The implausibility of several of Amar's readings suggests the limits of textualism as a strategy for deriving constitutional law. Few students of the document will be more intelligent than he is, and fewer still will be more determined to understand its language and structure systematically, so if zealous faith in the text goes awry in Amar's hands, it is probably fated to go awry more generally. Legal interpretation must treat text respectfully, but plumbing individual words for subtle or hidden meanings is rarely a good way to approach the Constitution. To know the real Constitution -- that is, the system by which American government has actually operated and the constraints that do rightly limit electoral politics -- one should ask how decision-makers have behaved in practice and what fundamental values majoritarianism is prone to disserve, not just what the text says, and certainly not what the text could mean if subjected to homiletic exegesis. And no matter how cleverly one reads the Fourteenth Amendment, most of the modern doctrines that protect Americans against discrimination and against the deprivation of fundamental liberties are twentieth-century developments, not the commands of people speaking to us from Reconstruction.
When the present generation of federal judges was in law school, the Civil War was the chronological midpoint of American history. It was natural to see the Founding and Reconstruction as separate concerns. As the history of the United States comes to span four or five hundred years, however, it will become easier to perceive the entire sweep of events from the 1770s to the 1860s as a continuous century of nation-building. We are moving, slowly but perhaps inexorably, toward a perspective from which we can more easily see the Civil War and Reconstruction as part of America's origins.

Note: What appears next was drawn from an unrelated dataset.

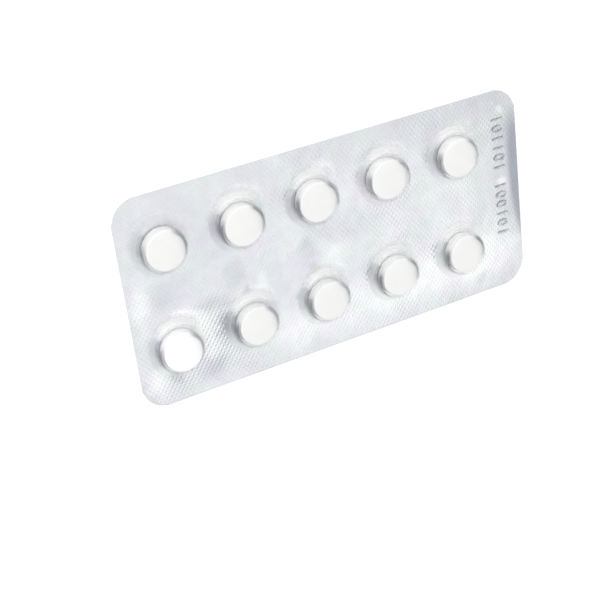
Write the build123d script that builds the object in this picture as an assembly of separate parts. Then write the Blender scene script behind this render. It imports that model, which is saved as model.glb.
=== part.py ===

Amar does a great service in advancing such a future perspective. By insisting that our Constitution is largely what Reconstruction made it, he helps to correct the prevailing tendency to focus on a few short years in the eighteenth century. For that contribution, all who work in constitutional law must appreciate this book. But just as it is a fallacy to locate the authority and the meaning of the Constitution in the 1780s, it is a fallacy to repeat the exercise with the 1860s, or with some combination of the two, or with any other period or periods of the receding past. Taking democracy seriously precludes imagining that generations now gone had the right to dictate our method of government today, and that is as true of generations gone one hundred years as of generations gone one hundred years before that. Taking constitutionalism seriously entails the willingness to temper simple democracy with other fundamental values. We love our Constitution, and we love democracy. But we cannot square the circle.